*Work instructions*.
Search the records for "None". Copy every line where it appears.

*Information supplied*.

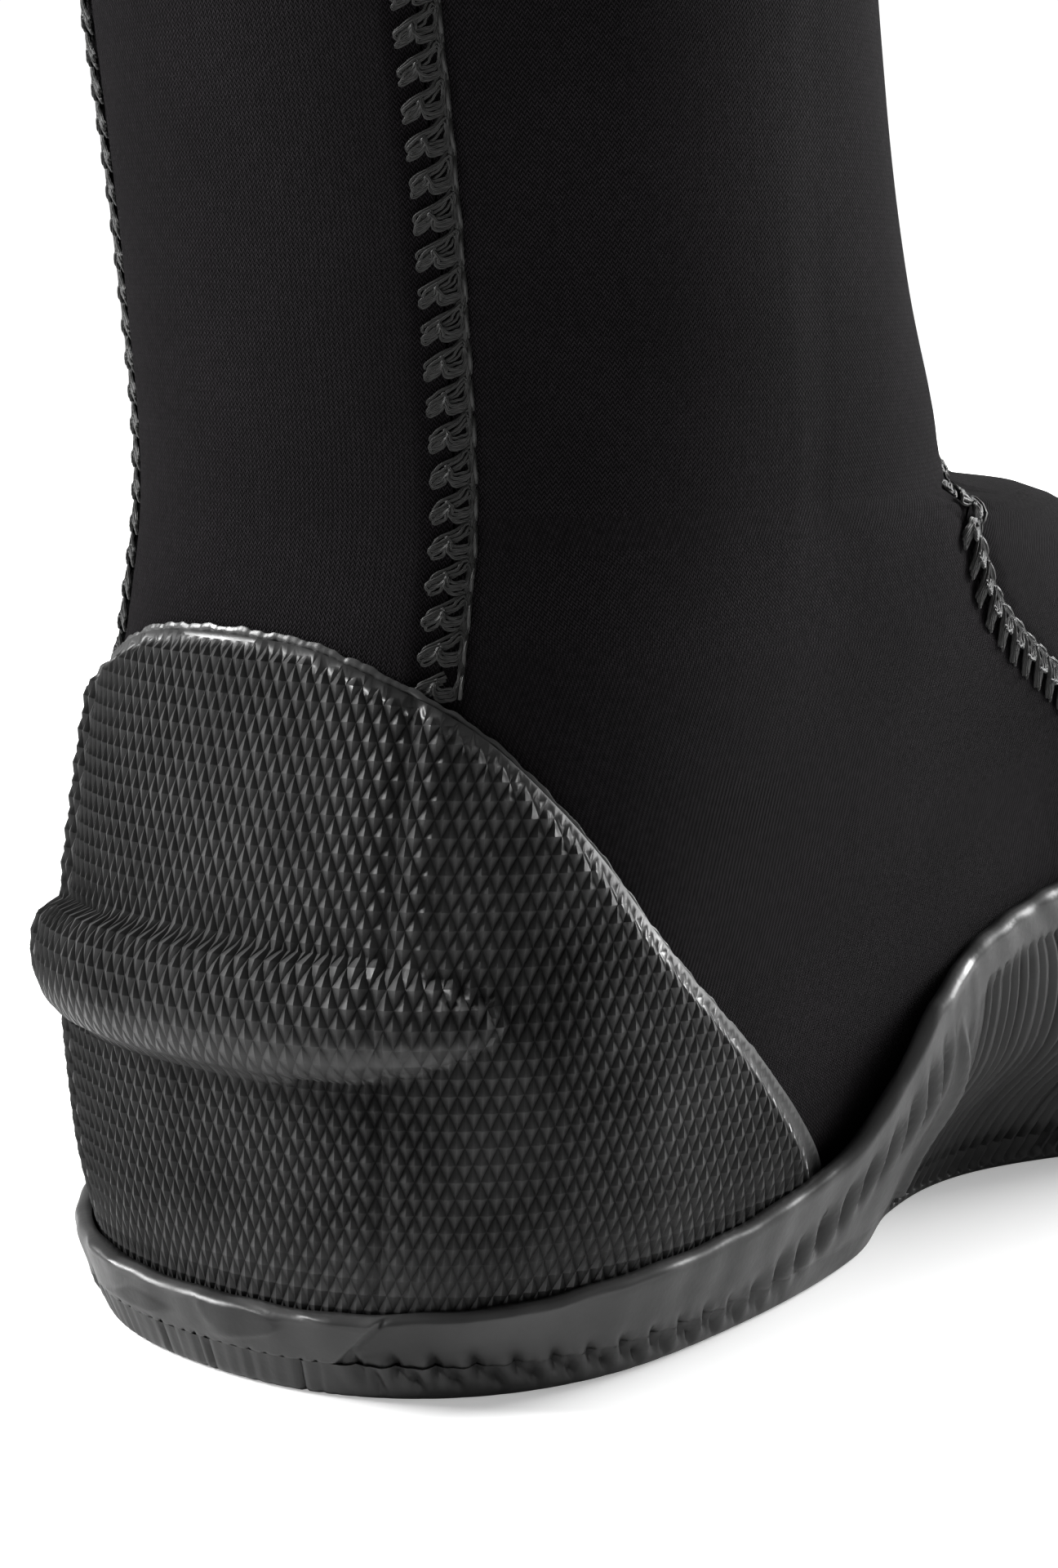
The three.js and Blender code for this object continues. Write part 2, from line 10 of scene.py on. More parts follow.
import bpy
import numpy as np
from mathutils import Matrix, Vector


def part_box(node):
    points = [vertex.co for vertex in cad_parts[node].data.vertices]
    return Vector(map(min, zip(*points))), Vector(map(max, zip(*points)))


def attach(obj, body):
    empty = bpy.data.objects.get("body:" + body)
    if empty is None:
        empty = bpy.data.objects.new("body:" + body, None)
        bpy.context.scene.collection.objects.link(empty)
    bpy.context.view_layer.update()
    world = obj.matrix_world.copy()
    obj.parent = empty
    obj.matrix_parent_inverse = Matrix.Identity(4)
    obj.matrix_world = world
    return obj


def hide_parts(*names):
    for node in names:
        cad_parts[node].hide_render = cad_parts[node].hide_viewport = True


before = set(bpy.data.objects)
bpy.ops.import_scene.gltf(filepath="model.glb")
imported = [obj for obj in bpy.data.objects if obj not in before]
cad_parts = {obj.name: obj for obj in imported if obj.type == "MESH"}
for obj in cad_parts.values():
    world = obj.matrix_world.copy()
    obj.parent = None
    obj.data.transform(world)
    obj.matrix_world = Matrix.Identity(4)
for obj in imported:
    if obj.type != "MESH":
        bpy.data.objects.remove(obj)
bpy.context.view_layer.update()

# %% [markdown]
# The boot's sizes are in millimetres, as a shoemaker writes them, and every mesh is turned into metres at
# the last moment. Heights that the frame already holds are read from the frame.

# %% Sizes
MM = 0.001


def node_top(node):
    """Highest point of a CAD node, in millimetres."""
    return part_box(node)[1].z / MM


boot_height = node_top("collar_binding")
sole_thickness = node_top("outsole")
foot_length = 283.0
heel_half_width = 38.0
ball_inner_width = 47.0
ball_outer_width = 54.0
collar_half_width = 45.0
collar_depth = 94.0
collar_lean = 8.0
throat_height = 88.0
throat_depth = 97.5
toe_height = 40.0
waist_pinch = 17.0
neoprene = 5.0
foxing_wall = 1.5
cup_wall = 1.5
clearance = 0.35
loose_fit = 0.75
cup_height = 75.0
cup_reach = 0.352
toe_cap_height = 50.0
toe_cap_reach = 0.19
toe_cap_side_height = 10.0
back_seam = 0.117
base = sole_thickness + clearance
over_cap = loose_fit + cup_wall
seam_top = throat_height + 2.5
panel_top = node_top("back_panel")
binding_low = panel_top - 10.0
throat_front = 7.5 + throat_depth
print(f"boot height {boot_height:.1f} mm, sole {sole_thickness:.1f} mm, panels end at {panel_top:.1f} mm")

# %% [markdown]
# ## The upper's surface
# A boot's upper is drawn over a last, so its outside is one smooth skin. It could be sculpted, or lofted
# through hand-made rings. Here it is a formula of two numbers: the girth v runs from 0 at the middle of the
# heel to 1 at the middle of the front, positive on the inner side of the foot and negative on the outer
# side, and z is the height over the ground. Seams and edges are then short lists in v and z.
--
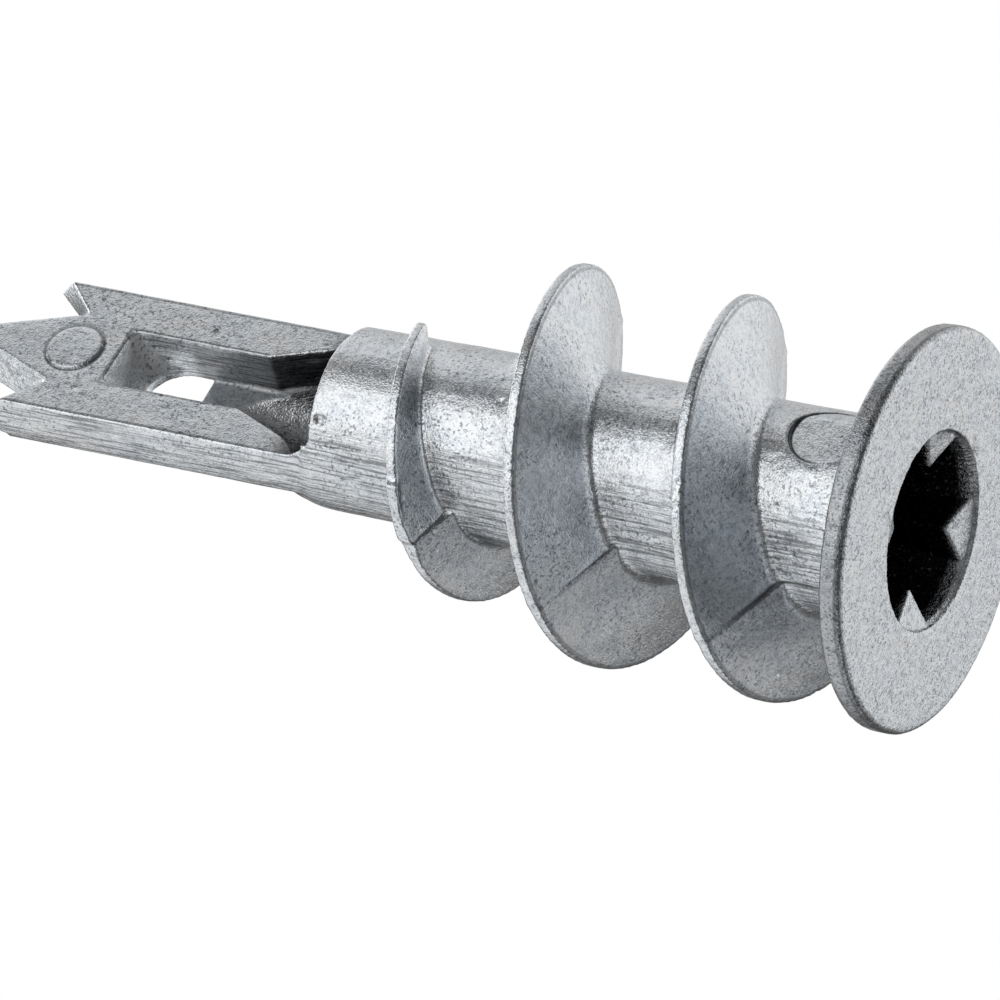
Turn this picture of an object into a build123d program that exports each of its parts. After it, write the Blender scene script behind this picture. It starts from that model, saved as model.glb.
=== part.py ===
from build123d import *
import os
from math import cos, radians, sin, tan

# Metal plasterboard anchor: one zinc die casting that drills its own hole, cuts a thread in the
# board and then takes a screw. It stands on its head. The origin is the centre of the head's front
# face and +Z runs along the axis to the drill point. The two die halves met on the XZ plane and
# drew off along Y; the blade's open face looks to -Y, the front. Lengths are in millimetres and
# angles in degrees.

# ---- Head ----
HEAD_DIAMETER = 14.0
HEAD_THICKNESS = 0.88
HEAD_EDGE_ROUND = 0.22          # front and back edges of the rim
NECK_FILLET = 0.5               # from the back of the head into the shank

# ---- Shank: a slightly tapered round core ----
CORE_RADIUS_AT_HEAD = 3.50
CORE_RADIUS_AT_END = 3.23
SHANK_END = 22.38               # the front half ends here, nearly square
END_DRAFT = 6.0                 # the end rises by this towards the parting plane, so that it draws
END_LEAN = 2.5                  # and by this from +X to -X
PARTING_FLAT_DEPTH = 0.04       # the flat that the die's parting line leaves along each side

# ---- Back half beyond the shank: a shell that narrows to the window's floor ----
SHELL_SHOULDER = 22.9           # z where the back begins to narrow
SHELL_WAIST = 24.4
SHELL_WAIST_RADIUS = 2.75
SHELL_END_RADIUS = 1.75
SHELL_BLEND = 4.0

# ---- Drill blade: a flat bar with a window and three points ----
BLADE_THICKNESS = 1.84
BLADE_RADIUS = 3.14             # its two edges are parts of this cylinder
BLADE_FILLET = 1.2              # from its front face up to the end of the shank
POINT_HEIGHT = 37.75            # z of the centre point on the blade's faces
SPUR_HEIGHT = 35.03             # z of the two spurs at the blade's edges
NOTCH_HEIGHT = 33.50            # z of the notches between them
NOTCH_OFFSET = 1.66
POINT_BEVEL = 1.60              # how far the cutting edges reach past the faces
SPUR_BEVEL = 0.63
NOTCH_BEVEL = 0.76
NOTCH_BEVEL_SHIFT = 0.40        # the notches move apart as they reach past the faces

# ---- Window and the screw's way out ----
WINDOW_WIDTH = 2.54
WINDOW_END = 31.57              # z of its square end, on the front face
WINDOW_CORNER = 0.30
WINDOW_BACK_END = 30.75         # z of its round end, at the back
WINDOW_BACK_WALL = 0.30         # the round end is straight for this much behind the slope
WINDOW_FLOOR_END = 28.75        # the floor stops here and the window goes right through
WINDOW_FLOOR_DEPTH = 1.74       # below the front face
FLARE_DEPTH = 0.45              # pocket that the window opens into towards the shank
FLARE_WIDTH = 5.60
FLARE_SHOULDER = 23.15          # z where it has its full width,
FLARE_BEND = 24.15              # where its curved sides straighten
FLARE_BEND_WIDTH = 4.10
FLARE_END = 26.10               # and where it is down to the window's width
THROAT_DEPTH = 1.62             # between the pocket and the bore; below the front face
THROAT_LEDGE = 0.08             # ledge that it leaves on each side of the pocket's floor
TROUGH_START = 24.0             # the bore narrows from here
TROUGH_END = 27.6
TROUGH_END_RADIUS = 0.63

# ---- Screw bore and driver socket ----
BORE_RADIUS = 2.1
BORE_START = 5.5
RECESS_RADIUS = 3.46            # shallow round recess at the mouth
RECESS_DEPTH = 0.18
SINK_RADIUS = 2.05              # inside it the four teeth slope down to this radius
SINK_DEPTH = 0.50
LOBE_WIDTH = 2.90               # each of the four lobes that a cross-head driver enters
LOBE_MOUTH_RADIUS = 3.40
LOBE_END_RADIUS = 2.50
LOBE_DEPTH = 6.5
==
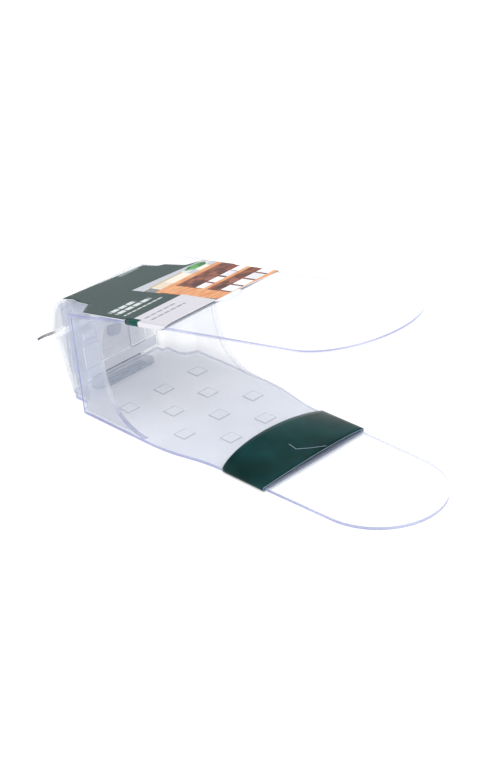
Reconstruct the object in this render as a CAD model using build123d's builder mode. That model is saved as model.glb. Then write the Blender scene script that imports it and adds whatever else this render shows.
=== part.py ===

*Task solution*.
    if empty is None:
        empty = bpy.data.objects.new("body:" + body, None)
    obj.parent = None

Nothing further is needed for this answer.